Chemical Engineering Journal, Vol.370, 695-705, 2019
Reaction pathways of heat-activated persulfate oxidation of naphthenic acids in the presence and absence of dissolved oxygen in water
Dissolved oxygen has been found to participate in the mineralization of naphthenic acids (NAs) by heat-activated persulfate (PS) oxidation. However, the reaction mechanisms involved needs further study. This work reports on the reaction pathways of heat (80 degrees C)-activated PS oxidation of model NAs in the presence and absence of molecular oxygen from the analyses of the reaction by products. The NAs selected include saturated and aromatic ring-bearing structures. The analyses were performed by gas chromatography with mass spectrometer (GC-MS), liquid chromatography with quadrupole time-of-flight mass spectrometer (LC-QTOF-MS), gas chromatography with flame ionization detector (GC-FID) and ion chromatography (IC).

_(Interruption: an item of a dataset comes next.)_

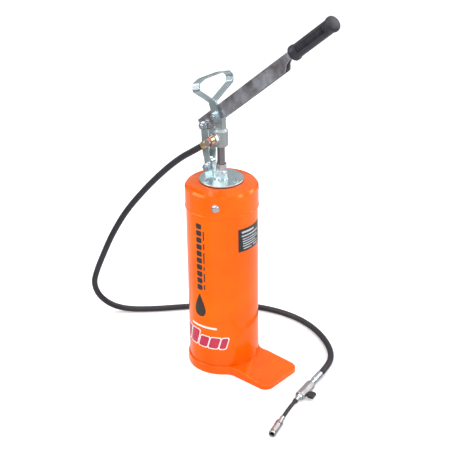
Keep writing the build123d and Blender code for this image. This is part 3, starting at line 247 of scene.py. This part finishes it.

The results suggest that decarboxylation of NAs is the initial step of PS-oxidation under air and inert atmosphere. Cyclohexanone-like compounds are one kinds of the main intermediates, indicating the occurrence of oxygenation upon the reaction. The formation of those compounds relies on the dissolved oxygen since it was significantly hindered in inert atmosphere. This hindering effect was less significant in the case of aromatic ring-bearing NAs than for the saturated ones. Meanwhile, condensation byproducts were formed in the absence of oxygen. The corresponding degradation and ring-opening mechanisms were postulated on the basis of analytical results.